Please repeat, exactly and with nothing added, the lines running from the line that contains "# Plug on the" to the line that contains "for node in", both lines included.

- Data provided
** BEGIN **

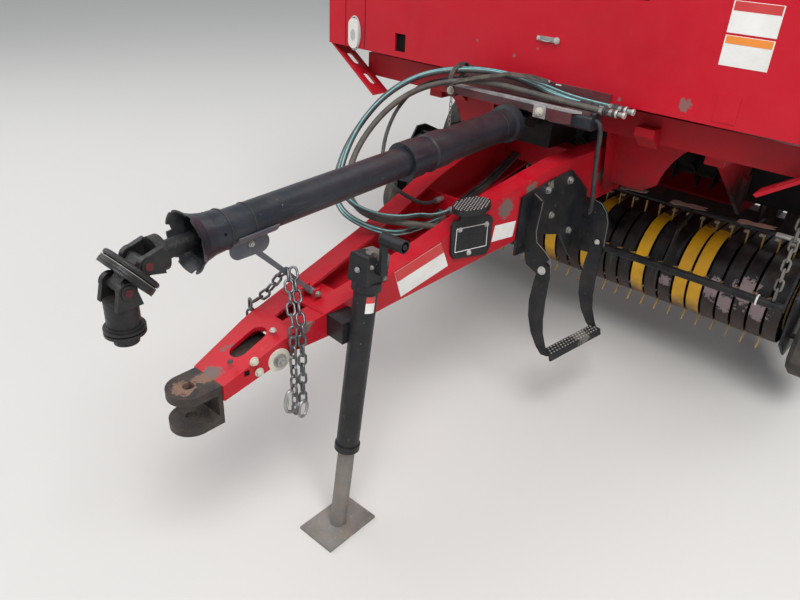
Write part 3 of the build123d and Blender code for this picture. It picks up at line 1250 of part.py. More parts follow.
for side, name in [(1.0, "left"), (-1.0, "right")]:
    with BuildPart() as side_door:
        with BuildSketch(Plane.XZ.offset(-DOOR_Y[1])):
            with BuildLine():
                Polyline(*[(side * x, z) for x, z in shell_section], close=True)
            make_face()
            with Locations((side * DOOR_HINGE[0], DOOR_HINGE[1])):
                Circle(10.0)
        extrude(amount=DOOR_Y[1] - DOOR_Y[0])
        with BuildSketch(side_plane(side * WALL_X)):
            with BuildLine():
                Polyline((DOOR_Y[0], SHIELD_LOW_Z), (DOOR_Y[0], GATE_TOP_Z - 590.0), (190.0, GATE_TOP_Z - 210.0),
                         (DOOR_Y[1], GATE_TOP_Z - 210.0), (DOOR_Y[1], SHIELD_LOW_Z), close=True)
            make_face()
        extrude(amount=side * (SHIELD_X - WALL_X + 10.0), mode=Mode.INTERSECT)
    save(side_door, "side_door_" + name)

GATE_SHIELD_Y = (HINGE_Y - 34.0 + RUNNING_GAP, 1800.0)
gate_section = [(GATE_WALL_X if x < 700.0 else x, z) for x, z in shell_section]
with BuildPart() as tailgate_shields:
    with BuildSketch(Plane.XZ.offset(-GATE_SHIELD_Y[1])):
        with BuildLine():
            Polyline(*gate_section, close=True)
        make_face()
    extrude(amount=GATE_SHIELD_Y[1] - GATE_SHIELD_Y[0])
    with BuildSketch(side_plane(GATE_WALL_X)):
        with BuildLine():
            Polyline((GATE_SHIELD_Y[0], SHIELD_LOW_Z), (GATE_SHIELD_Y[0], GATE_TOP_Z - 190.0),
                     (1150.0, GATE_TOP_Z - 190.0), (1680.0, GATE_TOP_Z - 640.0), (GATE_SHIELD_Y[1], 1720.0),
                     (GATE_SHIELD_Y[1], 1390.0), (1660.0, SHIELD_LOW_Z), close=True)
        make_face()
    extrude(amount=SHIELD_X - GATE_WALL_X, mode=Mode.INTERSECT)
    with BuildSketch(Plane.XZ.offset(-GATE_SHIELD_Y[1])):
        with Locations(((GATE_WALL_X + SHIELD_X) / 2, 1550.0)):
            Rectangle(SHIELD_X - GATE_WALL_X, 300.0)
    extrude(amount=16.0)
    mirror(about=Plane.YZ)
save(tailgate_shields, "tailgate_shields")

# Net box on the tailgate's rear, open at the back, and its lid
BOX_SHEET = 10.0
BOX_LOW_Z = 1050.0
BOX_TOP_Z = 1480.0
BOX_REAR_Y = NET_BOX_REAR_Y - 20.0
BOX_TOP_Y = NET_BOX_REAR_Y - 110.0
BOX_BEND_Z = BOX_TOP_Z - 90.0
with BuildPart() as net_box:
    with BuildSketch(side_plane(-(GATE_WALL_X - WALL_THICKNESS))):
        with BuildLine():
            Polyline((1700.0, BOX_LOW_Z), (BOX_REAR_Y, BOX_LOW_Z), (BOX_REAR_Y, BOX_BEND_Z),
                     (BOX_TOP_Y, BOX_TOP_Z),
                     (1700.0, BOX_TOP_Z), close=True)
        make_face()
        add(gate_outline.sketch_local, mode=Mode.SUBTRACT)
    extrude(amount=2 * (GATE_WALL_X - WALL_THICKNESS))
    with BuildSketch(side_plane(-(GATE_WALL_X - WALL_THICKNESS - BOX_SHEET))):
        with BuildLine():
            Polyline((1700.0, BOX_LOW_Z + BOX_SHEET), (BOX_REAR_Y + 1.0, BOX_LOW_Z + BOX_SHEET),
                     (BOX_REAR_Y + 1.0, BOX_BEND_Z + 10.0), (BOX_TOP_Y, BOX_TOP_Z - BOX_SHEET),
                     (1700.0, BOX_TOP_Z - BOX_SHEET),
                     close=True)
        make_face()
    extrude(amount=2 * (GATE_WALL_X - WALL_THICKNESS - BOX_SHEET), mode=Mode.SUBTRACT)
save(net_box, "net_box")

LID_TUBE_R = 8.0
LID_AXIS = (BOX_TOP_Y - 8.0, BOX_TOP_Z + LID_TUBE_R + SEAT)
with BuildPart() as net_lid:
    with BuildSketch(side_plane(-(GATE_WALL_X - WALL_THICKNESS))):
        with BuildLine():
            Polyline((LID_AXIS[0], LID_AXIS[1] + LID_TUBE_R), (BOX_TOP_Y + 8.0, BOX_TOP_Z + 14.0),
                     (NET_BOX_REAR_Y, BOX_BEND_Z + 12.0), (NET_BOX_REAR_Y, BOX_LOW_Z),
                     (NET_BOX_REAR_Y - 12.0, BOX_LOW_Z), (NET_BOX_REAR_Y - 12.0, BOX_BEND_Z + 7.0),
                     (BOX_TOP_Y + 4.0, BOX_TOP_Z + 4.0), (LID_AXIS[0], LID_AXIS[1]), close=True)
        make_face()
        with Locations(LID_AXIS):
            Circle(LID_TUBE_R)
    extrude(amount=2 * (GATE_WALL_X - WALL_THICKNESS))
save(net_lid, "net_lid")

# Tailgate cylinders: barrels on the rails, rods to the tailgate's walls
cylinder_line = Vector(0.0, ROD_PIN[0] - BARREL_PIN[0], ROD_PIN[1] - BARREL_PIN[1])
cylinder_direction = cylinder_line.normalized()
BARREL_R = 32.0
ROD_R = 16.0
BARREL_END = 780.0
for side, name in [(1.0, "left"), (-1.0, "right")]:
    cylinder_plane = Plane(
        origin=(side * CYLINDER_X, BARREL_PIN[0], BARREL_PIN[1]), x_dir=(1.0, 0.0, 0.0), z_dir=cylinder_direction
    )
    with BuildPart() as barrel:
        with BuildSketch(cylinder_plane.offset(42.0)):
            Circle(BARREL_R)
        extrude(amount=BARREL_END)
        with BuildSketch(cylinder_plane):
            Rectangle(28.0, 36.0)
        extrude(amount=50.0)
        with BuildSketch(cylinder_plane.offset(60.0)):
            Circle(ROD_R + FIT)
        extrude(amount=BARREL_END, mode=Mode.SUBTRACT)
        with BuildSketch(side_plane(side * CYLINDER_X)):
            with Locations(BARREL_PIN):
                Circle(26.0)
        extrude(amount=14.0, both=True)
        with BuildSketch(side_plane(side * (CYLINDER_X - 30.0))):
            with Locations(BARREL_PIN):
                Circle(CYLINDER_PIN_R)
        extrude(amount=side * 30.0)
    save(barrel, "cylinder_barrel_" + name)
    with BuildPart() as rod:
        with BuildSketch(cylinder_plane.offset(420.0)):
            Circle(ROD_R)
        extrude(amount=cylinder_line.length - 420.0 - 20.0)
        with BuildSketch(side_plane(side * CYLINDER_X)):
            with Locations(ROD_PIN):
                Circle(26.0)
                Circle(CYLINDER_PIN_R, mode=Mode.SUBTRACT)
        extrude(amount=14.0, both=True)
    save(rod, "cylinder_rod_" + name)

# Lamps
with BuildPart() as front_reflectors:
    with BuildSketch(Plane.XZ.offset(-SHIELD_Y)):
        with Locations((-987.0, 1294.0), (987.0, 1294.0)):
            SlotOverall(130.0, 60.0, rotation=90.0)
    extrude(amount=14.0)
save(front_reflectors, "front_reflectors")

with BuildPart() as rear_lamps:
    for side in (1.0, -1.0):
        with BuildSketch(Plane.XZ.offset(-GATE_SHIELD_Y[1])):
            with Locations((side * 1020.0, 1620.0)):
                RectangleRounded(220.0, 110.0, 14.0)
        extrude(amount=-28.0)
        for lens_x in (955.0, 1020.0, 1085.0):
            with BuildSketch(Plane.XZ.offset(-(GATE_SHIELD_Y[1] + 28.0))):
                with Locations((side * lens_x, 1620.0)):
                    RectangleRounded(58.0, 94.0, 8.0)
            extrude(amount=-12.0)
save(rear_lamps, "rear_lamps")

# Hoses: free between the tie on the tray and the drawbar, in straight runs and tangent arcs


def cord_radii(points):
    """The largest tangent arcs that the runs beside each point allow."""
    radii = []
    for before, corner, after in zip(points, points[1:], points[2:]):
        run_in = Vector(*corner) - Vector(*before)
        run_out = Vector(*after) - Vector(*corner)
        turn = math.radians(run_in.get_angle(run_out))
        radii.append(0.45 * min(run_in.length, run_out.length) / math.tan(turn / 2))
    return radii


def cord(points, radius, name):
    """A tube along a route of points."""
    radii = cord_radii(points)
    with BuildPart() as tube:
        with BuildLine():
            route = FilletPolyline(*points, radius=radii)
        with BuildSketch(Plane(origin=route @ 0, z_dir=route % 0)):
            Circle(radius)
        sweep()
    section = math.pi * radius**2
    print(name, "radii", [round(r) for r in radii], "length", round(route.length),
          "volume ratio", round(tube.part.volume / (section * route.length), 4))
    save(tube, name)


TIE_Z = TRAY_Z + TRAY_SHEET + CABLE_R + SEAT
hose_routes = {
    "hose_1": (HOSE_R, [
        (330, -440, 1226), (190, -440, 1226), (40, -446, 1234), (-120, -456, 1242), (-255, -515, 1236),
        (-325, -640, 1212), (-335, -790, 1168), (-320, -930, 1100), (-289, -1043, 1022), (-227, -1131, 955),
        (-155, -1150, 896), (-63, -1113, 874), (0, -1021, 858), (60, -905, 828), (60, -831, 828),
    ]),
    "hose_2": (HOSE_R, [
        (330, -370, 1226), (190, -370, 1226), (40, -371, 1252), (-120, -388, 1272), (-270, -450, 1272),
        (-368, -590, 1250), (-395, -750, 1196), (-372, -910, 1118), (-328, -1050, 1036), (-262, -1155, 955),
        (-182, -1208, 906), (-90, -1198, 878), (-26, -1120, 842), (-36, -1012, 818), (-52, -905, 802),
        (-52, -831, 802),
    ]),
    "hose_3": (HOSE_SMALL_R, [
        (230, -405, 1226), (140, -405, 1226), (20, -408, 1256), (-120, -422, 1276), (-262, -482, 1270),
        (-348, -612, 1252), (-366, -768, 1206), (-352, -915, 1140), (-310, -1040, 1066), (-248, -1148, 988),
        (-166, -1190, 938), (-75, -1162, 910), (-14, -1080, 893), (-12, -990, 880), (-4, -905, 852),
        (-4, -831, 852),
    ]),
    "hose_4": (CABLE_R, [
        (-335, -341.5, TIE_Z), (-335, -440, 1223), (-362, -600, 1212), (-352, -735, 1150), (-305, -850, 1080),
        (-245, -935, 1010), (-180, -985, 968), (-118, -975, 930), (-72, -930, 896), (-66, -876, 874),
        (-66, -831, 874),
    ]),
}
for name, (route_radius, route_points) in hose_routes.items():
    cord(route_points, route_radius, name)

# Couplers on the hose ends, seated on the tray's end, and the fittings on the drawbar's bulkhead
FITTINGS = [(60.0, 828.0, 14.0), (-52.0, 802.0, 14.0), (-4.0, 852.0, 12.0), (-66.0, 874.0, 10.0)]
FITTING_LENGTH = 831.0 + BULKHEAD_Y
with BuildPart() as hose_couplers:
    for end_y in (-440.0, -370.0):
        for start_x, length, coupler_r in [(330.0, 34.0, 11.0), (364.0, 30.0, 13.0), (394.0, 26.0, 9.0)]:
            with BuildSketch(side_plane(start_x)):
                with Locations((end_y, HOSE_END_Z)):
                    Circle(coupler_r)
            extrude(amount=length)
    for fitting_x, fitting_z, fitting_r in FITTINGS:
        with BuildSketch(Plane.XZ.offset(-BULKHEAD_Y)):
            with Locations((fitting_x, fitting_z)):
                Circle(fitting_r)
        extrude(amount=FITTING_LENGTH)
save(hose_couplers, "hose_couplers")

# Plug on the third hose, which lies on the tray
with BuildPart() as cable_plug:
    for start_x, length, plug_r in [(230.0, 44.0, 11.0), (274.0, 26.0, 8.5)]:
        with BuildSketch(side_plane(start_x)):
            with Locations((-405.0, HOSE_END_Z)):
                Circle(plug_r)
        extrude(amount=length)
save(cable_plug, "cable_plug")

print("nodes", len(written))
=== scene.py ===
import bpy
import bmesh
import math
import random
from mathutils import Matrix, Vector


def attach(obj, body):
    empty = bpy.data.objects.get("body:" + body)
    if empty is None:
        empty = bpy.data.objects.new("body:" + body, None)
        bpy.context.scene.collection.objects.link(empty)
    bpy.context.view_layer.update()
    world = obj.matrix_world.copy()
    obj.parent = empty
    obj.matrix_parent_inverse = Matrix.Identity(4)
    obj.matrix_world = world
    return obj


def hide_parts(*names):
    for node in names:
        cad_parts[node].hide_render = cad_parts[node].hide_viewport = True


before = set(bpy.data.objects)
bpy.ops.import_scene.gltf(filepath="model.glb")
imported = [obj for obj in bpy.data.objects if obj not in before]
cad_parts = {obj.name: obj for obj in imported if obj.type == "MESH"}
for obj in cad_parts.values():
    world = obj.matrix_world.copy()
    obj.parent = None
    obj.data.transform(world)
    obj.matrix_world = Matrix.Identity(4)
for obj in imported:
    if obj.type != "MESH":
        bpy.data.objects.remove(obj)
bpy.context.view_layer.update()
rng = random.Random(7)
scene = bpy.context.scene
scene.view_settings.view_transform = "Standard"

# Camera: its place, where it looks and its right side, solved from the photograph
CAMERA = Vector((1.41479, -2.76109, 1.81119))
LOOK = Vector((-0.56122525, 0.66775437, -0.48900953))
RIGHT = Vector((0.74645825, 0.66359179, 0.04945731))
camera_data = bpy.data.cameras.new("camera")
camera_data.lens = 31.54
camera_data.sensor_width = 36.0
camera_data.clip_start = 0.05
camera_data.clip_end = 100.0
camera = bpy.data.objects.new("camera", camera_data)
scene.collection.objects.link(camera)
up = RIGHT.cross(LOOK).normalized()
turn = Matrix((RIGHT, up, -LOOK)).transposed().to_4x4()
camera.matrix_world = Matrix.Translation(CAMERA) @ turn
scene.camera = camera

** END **

- Exercise solution
# Plug on the third hose, which lies on the tray
with BuildPart() as cable_plug:
    for start_x, length, plug_r in [(230.0, 44.0, 11.0), (274.0, 26.0, 8.5)]:
        with BuildSketch(side_plane(start_x)):
            with Locations((-405.0, HOSE_END_Z)):
                Circle(plug_r)
        extrude(amount=length)
save(cable_plug, "cable_plug")

print("nodes", len(written))
=== scene.py ===
import bpy
import bmesh
import math
import random
from mathutils import Matrix, Vector


def attach(obj, body):
    empty = bpy.data.objects.get("body:" + body)
    if empty is None:
        empty = bpy.data.objects.new("body:" + body, None)
        bpy.context.scene.collection.objects.link(empty)
    bpy.context.view_layer.update()
    world = obj.matrix_world.copy()
    obj.parent = empty
    obj.matrix_parent_inverse = Matrix.Identity(4)
    obj.matrix_world = world
    return obj


def hide_parts(*names):
    for node in names:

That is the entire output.